President Kennedy's charm was powerful. His intense concentration and gently teasing humor, and his habit of vacuum-cleaning your brain to see what you knew and thought, were irresistible. The Kennedy men were also unabashed chauvinists, as were the great majority of men at the time, including Phil. They liked other bright men, and they liked girls, but they didn't really know how to relate to middle-aged women, in whom they didn't have a whole lot of interest. This attitude made life difficult for middle-aged wives especially, and induced or fed feelings of uncertainty in many of us in those years. Though the men were polite, we somehow knew we had no place in their spectrum. My ever-present terror of being boring often overwhelmed me in social situations with the president and at the White House, particularly whenever I was face to face with the president himself or one of his main advisers, and my fear was a real guarantee of being boring, since it paralyzed and silenced me.

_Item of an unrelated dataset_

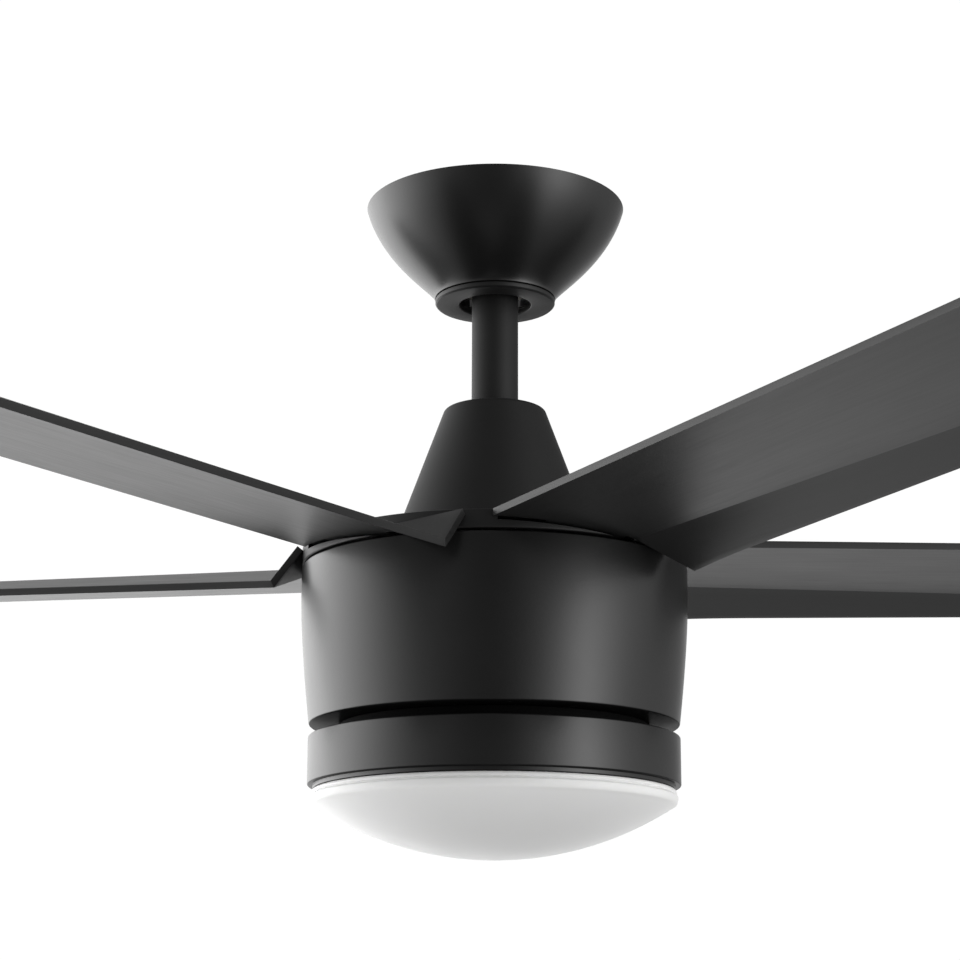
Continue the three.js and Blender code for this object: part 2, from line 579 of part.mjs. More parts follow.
function buildRotor() {
  const tongues = aroundHub(tongue(GAP));
  const pads = (low, high) => bladeScrewSpots.flatMap((spot) => aroundHub(tube(6, 0, low, high, spot)));
  const holes = bladeScrewSpots.flatMap((spot) => aroundHub(bladeScrewHole(spot)));

  const underPlate = HUB.top - HUB.plate;
  const hub = join(
    tube(HUB.radius, HUB.hole, underPlate, HUB.top, { sides: ROUND }),
    tube(HUB.radius, HUB.radius - HUB.rim, HUB.bottom, HUB.top, { sides: ROUND }),
    ...pads(-205, underPlate + 0.1),
  );
  add("blade_hub", cut(hub, ...tongues, ...holes), BLACK_PAINT);

  const { radius, top, split, bottom, wall } = CASE;
  const seatTop = top - wall;
  const shaftRoom = SHAFT.radius + 2;
  const bearingBore = SHAFT.radius + GAP;
  const cup = { outer: BEARING.radius + BEARING.wall, inner: BEARING.radius + GAP };
  const upper = { top: seatTop - 1, bottom: seatTop - 1 - BEARING.height };
  const lower = { top: bottom + wall + 1 + BEARING.height, bottom: bottom + wall + 1 };
  const caseTop = join(
    tube(radius, shaftRoom, seatTop, top, { sides: ROUND }),
    tube(radius, radius - wall, split + GAP, top, { sides: ROUND }),
    tube(cup.outer, cup.inner, upper.bottom, seatTop + 0.1),
    ...pads(seatTop, -206),
  );
  const caseBottom = join(
    tube(radius, shaftRoom, bottom, bottom + wall, { sides: ROUND }),
    tube(radius, radius - wall, bottom, split, { sides: ROUND }),
    tube(cup.outer, cup.inner, bottom + 0.1, lower.top),
  );
  const magnets = tube(MAGNET.outer, MAGNET.inner, MAGNET.bottom, MAGNET.top, { sides: ROUND });
  add("rotor_case_top", cut(caseTop, ...tongues, ...holes), ALUMINIUM);
  add("rotor_case_bottom", caseBottom, ALUMINIUM);
  add("magnet_ring", magnets, MAGNET_GREY);
  add("upper_bearing", tube(BEARING.radius, bearingBore, upper.bottom, upper.top), STEEL);
  add("lower_bearing", tube(BEARING.radius, bearingBore, lower.bottom, lower.top), STEEL);

  const fixing = { head: 4.2, shank: 2.2, length: 17 };
  const blade = bladeShape();
  for (let i = 0; i < BLADES; i++) {
    add(`blade_${i + 1}`, turned(blade, bladeHeading(i)), BLACK_BLADE);
    bladeScrewSpots.forEach(({ x, y }, k) => {
      const shape = screw(x, y, HUB.top + GAP, fixing);
      add(`blade_screw_${i + 1}_${k + 1}`, turned(shape, bladeHeading(i)), STEEL);
    });
  }
}

buildCeilingBracket();
buildDownrod();
buildStator();
buildHousing();
buildLight();
buildRotor();

export default fan;
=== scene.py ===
import math

import bmesh
import bpy
from mathutils import Matrix, Vector


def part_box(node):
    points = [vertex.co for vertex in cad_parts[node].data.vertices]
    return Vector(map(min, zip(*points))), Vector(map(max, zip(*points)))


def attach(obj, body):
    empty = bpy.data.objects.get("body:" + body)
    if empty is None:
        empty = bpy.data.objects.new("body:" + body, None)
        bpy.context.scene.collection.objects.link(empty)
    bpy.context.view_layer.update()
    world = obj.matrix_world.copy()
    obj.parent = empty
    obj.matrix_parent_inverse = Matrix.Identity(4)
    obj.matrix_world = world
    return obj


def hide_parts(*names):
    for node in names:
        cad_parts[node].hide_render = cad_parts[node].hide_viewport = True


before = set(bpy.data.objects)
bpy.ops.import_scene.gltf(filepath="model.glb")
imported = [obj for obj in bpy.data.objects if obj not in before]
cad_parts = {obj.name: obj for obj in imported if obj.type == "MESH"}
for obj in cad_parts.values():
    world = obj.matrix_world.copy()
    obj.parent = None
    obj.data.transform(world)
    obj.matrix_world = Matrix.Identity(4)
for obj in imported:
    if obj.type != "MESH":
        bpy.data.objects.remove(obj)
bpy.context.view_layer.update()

# A matt black ceiling fan with a light. The covers, hub, blades and screws are built here in finer
# detail than in the CAD frame, and the inner pieces keep their CAD shape. Lengths are in metres.

MM = 0.001
TINY = 1e-6
GAP = 0.3 * MM  # clearance between neighbouring pieces
PIN_HOLE = 2.9 * MM
PIN_HOLE_REACH = 40 * MM
ROUND = 192  # sides of a large turned piece
SMALL = 72  # sides of a screw or pin hole


# ---- mesh helpers -----------------------------------------------------------------------------


def new_object(name, mesh):
    obj = bpy.data.objects.new(name, mesh)
    bpy.context.scene.collection.objects.link(obj)
    return obj


def mark_sharp(mesh, degrees=32):
    """Smooth faces, with every fold over that angle kept as a hard edge."""
    bm = bmesh.new()
    bm.from_mesh(mesh)
    for face in bm.faces:
        face.smooth = True
    for edge in bm.edges:
        edge.smooth = len(edge.link_faces) != 2 or edge.calc_face_angle() < math.radians(degrees)
    bm.to_mesh(mesh)
    bm.free()


def mesh_from(name, points, faces):
    mesh = bpy.data.meshes.new(name)
    bm = bmesh.new()
    verts = [bm.verts.new(p) for p in points]
    for face in faces:
        bm.faces.new([verts[i] for i in face])
    bmesh.ops.recalc_face_normals(bm, faces=bm.faces)
    bm.to_mesh(mesh)
    bm.free()
    return mesh


def revolve(name, outline, sides=ROUND):
    """A closed outline of (radius, height), turned about Z. A point on the axis becomes one pole."""
    turn = 2 * math.pi / sides
    points, rings = [], []
    for r, z in outline:
        if r < TINY:
            rings.append([len(points)] * sides)
            points.append((0, 0, z))
        else:
            rings.append([len(points) + k for k in range(sides)])
            points.extend((r * math.cos(k * turn), r * math.sin(k * turn), z) for k in range(sides))
    faces = []
    for low, high in zip(rings, rings[1:] + rings[:1]):
        for k in range(sides):
            n = (k + 1) % sides
            corners = list(dict.fromkeys([low[k], low[n], high[n], high[k]]))
            if len(corners) > 2:
                faces.append(corners)
    mesh = mesh_from(name, points, faces)
    mark_sharp(mesh)
    return new_object(name, mesh)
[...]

I only felt secure when Phil, whom the president liked, was with me and could do the talking. Douglas Dillon's wife, Phyllis, who I thought was the height of sophistication, confided to me that she felt the same way: she complained that she was always left on the sidelines with Rose Kennedy at parties in Palm Beach.

One notable exception to the chauvinist tradition was Adlai Stevenson. Women enjoyed Adlai. In the end, my mother, my daughter, and I all had close friendships with him. Clayton Fritchey once told me a story that helps explain Adlai's appeal - and that contrasts it with what many of us felt about other men in the Kennedy administration, including the president himself. About three weeks before Kennedy was assassinated, Clayton saw the president in New York, at a time when Adlai was the ambassador to the United Nations and Clayton was his deputy. The three men were together at a party, and Clayton was helping himself to a drink on the balcony overlooking Central Park when the president came up behind him and said, "We haven't had a chance to talk much tonight, but we've got a good subject in common," meaning Adlai. The president then told Clayton he didn't understand the hold Adlai had over women, commenting on how much Jackie liked and admired him and confessing that he himself didn't have the ease with women that Adlai had. "What do you suppose it is?" he asked, adding, "Look, I may not be the best-looking guy out there, but, for God's sake, Adlai's half bald, he's got a paunch, he wears his clothes in a dumpy kind of way. What's he got that I haven't got?"

Clayton's response hit on what I think women saw in Adlai and what they shied away from in other men of that era. "Mr. President, I'm happy to say that for once you have asked me a question I'm prepared to answer, one I can answer truthfully and accurately. While you both love women, Adlai also likes them, and women know the difference. They all respond to a kind of message that comes across from him when he talks to them. He conveys the idea that they are intelligent and worth listening to. He cares about what they're saying and what they've done, and that's really very fetching."

The president's response was: "Well, I don't say you're wrong, but I'm not sure I can go to those lengths."

 

Even today, some people think the whole thing was a minor peccadillo, the sort of thing engaged in by lots of politicians. I believe Watergate was an unprecedented effort to subvert the political process. It was a pervasive, indiscriminate use of power and authority from an administration with a passion for secrecy and deception and an astounding lack of regard for the normal constraints of democratic politics. To my mind, the whole thing was a very real perversion of the democratic system—from firing people who were good Republicans but who might have disagreed with Nixon in the slightest, to the wiretappings, to the breaking and entering of Ellsberg’s psychiatrist’s office, to the myriad dirty tricks, to the attempts to discredit and curb the media. As I said in a speech at the time, “It was a conspiracy not of greed but of arrogance and fear by men who came to equate their own political well-being with the nation’s very survival and security.”


 

[Warren Buffett] was parsimonious in the extreme.  Once, when we were together at an airport, I asked him for a dime to make a phone call. He started to walk some distance to get change for a quarter. “Warren,” I exclaimed, “the quarter will do,” and he sheepishly handed it over.